EXERCISE:
Copy every record below, exactly as written.

PROVIDED INFORMATION:
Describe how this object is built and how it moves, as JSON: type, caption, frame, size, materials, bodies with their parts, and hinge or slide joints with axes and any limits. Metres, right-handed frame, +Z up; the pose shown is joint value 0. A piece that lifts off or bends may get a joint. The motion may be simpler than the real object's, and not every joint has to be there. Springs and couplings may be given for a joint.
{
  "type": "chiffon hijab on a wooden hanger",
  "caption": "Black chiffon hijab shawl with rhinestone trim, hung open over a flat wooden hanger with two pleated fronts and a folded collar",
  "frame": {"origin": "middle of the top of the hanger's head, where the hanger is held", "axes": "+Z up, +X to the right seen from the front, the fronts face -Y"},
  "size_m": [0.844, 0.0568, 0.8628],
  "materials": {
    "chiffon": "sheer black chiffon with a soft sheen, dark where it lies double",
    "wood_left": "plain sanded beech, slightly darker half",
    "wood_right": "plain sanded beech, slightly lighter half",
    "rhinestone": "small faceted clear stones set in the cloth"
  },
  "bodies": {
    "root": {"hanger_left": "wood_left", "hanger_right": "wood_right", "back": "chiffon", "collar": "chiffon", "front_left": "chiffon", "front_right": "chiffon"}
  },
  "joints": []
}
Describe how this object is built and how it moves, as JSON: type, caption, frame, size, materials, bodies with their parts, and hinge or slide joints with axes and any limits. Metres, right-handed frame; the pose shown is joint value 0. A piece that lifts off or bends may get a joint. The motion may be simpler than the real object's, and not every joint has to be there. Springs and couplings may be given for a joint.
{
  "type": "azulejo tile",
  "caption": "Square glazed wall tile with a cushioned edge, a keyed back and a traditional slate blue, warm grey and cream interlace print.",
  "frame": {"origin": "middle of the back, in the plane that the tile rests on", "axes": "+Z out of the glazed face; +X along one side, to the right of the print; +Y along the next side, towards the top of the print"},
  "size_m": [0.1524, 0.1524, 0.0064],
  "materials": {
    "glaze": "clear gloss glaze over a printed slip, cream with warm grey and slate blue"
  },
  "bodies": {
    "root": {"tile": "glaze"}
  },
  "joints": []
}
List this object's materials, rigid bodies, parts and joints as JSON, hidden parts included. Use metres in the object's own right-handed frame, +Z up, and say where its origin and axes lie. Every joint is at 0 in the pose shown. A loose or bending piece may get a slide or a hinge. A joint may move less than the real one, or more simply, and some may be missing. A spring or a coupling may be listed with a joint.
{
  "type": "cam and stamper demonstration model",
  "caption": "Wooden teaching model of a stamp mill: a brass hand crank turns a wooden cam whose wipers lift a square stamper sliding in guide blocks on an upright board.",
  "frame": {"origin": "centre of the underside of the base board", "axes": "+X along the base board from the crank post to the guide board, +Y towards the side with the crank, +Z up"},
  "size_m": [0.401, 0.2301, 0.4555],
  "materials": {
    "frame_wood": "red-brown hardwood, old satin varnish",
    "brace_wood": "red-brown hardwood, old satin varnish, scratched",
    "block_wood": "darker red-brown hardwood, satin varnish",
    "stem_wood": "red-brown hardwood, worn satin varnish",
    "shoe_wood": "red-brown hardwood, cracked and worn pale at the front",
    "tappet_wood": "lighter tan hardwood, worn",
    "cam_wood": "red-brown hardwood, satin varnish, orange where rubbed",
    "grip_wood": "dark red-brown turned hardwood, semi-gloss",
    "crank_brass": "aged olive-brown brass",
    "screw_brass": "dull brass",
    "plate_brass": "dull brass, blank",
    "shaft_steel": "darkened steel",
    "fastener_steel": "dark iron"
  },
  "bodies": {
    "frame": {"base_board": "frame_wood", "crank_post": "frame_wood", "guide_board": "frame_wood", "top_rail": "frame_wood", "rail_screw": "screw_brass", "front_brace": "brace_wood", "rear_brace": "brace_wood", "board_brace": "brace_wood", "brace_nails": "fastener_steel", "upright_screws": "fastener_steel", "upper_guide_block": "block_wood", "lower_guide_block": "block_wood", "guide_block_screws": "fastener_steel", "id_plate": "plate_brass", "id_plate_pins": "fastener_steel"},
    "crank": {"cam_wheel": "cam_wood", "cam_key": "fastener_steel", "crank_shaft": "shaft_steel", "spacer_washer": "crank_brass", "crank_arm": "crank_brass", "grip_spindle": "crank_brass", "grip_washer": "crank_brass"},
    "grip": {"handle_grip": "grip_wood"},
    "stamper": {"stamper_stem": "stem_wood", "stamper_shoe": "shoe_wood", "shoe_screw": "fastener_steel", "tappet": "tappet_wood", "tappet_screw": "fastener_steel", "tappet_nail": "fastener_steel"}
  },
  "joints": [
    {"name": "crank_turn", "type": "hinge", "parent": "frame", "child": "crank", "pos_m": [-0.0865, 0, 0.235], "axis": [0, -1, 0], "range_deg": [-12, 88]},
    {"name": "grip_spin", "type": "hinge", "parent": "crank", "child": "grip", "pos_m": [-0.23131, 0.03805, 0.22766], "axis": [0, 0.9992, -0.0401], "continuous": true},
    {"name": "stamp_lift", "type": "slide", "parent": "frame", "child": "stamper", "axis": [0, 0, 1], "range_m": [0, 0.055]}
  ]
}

TASK ANSWER:
Describe how this object is built and how it moves, as JSON: type, caption, frame, size, materials, bodies with their parts, and hinge or slide joints with axes and any limits. Metres, right-handed frame, +Z up; the pose shown is joint value 0. A piece that lifts off or bends may get a joint. The motion may be simpler than the real object's, and not every joint has to be there. Springs and couplings may be given for a joint.
{
  "type": "chiffon hijab on a wooden hanger",
  "caption": "Black chiffon hijab shawl with rhinestone trim, hung open over a flat wooden hanger with two pleated fronts and a folded collar",
  "frame": {"origin": "middle of the top of the hanger's head, where the hanger is held", "axes": "+Z up, +X to the right seen from the front, the fronts face -Y"},
  "size_m": [0.844, 0.0568, 0.8628],
  "materials": {
    "chiffon": "sheer black chiffon with a soft sheen, dark where it lies double",
    "wood_left": "plain sanded beech, slightly darker half",
    "wood_right": "plain sanded beech, slightly lighter half",
    "rhinestone": "small faceted clear stones set in the cloth"
  },
  "bodies": {
    "root": {"hanger_left": "wood_left", "hanger_right": "wood_right", "back": "chiffon", "collar": "chiffon", "front_left": "chiffon", "front_right": "chiffon"}
  },
  "joints": []
}
Describe how this object is built and how it moves, as JSON: type, caption, frame, size, materials, bodies with their parts, and hinge or slide joints with axes and any limits. Metres, right-handed frame; the pose shown is joint value 0. A piece that lifts off or bends may get a joint. The motion may be simpler than the real object's, and not every joint has to be there. Springs and couplings may be given for a joint.
{
  "type": "azulejo tile",
  "caption": "Square glazed wall tile with a cushioned edge, a keyed back and a traditional slate blue, warm grey and cream interlace print.",
  "frame": {"origin": "middle of the back, in the plane that the tile rests on", "axes": "+Z out of the glazed face; +X along one side, to the right of the print; +Y along the next side, towards the top of the print"},
  "size_m": [0.1524, 0.1524, 0.0064],
  "materials": {
    "glaze": "clear gloss glaze over a printed slip, cream with warm grey and slate blue"
  },
  "bodies": {
    "root": {"tile": "glaze"}
  },
  "joints": []
}
List this object's materials, rigid bodies, parts and joints as JSON, hidden parts included. Use metres in the object's own right-handed frame, +Z up, and say where its origin and axes lie. Every joint is at 0 in the pose shown. A loose or bending piece may get a slide or a hinge. A joint may move less than the real one, or more simply, and some may be missing. A spring or a coupling may be listed with a joint.
{
  "type": "cam and stamper demonstration model",
  "caption": "Wooden teaching model of a stamp mill: a brass hand crank turns a wooden cam whose wipers lift a square stamper sliding in guide blocks on an upright board.",
  "frame": {"origin": "centre of the underside of the base board", "axes": "+X along the base board from the crank post to the guide board, +Y towards the side with the crank, +Z up"},
  "size_m": [0.401, 0.2301, 0.4555],
  "materials": {
    "frame_wood": "red-brown hardwood, old satin varnish",
    "brace_wood": "red-brown hardwood, old satin varnish, scratched",
    "block_wood": "darker red-brown hardwood, satin varnish",
    "stem_wood": "red-brown hardwood, worn satin varnish",
    "shoe_wood": "red-brown hardwood, cracked and worn pale at the front",
    "tappet_wood": "lighter tan hardwood, worn",
    "cam_wood": "red-brown hardwood, satin varnish, orange where rubbed",
    "grip_wood": "dark red-brown turned hardwood, semi-gloss",
    "crank_brass": "aged olive-brown brass",
    "screw_brass": "dull brass",
    "plate_brass": "dull brass, blank",
    "shaft_steel": "darkened steel",
    "fastener_steel": "dark iron"
  },
  "bodies": {
    "frame": {"base_board": "frame_wood", "crank_post": "frame_wood", "guide_board": "frame_wood", "top_rail": "frame_wood", "rail_screw": "screw_brass", "front_brace": "brace_wood", "rear_brace": "brace_wood", "board_brace": "brace_wood", "brace_nails": "fastener_steel", "upright_screws": "fastener_steel", "upper_guide_block": "block_wood", "lower_guide_block": "block_wood", "guide_block_screws": "fastener_steel", "id_plate": "plate_brass", "id_plate_pins": "fastener_steel"},
    "crank": {"cam_wheel": "cam_wood", "cam_key": "fastener_steel", "crank_shaft": "shaft_steel", "spacer_washer": "crank_brass", "crank_arm": "crank_brass", "grip_spindle": "crank_brass", "grip_washer": "crank_brass"},
    "grip": {"handle_grip": "grip_wood"},
    "stamper": {"stamper_stem": "stem_wood", "stamper_shoe": "shoe_wood", "shoe_screw": "fastener_steel", "tappet": "tappet_wood", "tappet_screw": "fastener_steel", "tappet_nail": "fastener_steel"}
  },
  "joints": [
    {"name": "crank_turn", "type": "hinge", "parent": "frame", "child": "crank", "pos_m": [-0.0865, 0, 0.235], "axis": [0, -1, 0], "range_deg": [-12, 88]},
    {"name": "grip_spin", "type": "hinge", "parent": "crank", "child": "grip", "pos_m": [-0.23131, 0.03805, 0.22766], "axis": [0, 0.9992, -0.0401], "continuous": true},
    {"name": "stamp_lift", "type": "slide", "parent": "frame", "child": "stamper", "axis": [0, 0, 1], "range_m": [0, 0.055]}
  ]
}